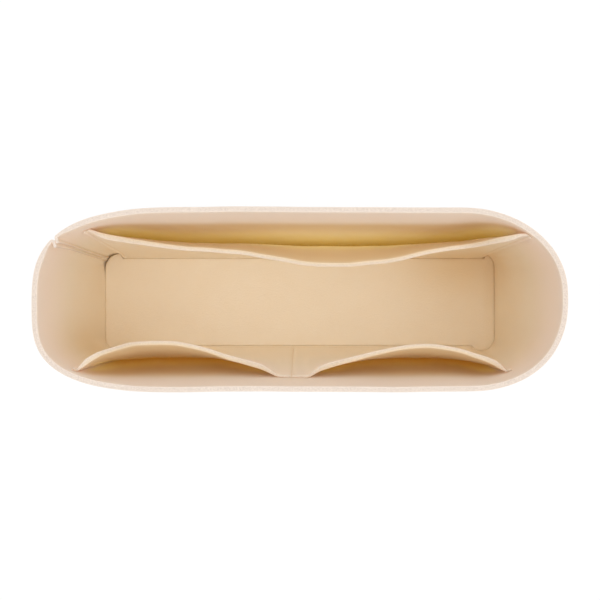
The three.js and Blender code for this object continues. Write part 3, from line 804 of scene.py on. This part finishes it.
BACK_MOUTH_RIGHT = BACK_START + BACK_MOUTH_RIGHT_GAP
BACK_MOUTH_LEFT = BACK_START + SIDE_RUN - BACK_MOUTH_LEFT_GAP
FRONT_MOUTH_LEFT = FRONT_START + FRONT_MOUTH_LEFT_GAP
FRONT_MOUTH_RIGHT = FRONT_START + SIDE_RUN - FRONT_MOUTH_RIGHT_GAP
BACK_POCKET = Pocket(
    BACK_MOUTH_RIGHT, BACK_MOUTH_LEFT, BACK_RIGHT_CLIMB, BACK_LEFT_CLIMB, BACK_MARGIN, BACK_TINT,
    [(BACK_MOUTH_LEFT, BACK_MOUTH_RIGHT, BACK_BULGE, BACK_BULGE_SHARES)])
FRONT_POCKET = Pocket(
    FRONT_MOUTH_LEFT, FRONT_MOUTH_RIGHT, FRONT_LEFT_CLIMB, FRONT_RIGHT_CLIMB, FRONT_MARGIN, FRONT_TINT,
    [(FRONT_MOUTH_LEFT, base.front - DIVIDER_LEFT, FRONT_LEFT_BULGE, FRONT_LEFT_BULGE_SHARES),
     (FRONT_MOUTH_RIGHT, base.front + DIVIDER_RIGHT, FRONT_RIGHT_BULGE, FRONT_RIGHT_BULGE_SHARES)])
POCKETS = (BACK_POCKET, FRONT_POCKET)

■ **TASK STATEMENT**
Restate every line of the data word for word.

■ **TASK OUTPUT**
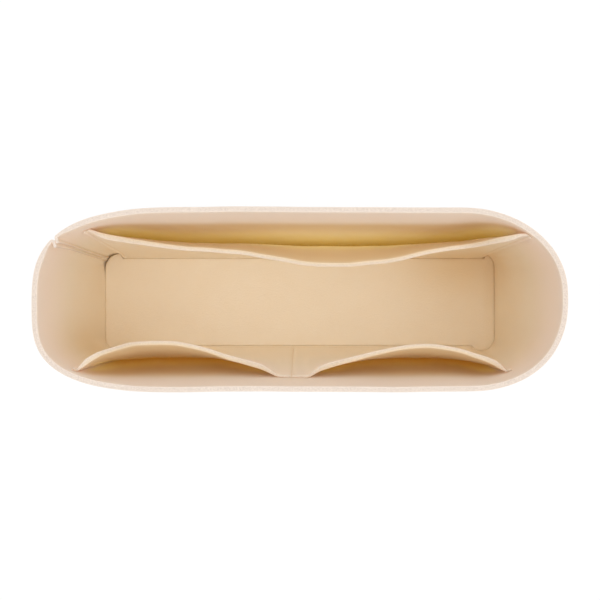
The three.js and Blender code for this object continues. Write part 3, from line 804 of scene.py on. This part finishes it.
BACK_MOUTH_RIGHT = BACK_START + BACK_MOUTH_RIGHT_GAP
BACK_MOUTH_LEFT = BACK_START + SIDE_RUN - BACK_MOUTH_LEFT_GAP
FRONT_MOUTH_LEFT = FRONT_START + FRONT_MOUTH_LEFT_GAP
FRONT_MOUTH_RIGHT = FRONT_START + SIDE_RUN - FRONT_MOUTH_RIGHT_GAP
BACK_POCKET = Pocket(
    BACK_MOUTH_RIGHT, BACK_MOUTH_LEFT, BACK_RIGHT_CLIMB, BACK_LEFT_CLIMB, BACK_MARGIN, BACK_TINT,
    [(BACK_MOUTH_LEFT, BACK_MOUTH_RIGHT, BACK_BULGE, BACK_BULGE_SHARES)])
FRONT_POCKET = Pocket(
    FRONT_MOUTH_LEFT, FRONT_MOUTH_RIGHT, FRONT_LEFT_CLIMB, FRONT_RIGHT_CLIMB, FRONT_MARGIN, FRONT_TINT,
    [(FRONT_MOUTH_LEFT, base.front - DIVIDER_LEFT, FRONT_LEFT_BULGE, FRONT_LEFT_BULGE_SHARES),
     (FRONT_MOUTH_RIGHT, base.front + DIVIDER_RIGHT, FRONT_RIGHT_BULGE, FRONT_RIGHT_BULGE_SHARES)])
POCKETS = (BACK_POCKET, FRONT_POCKET)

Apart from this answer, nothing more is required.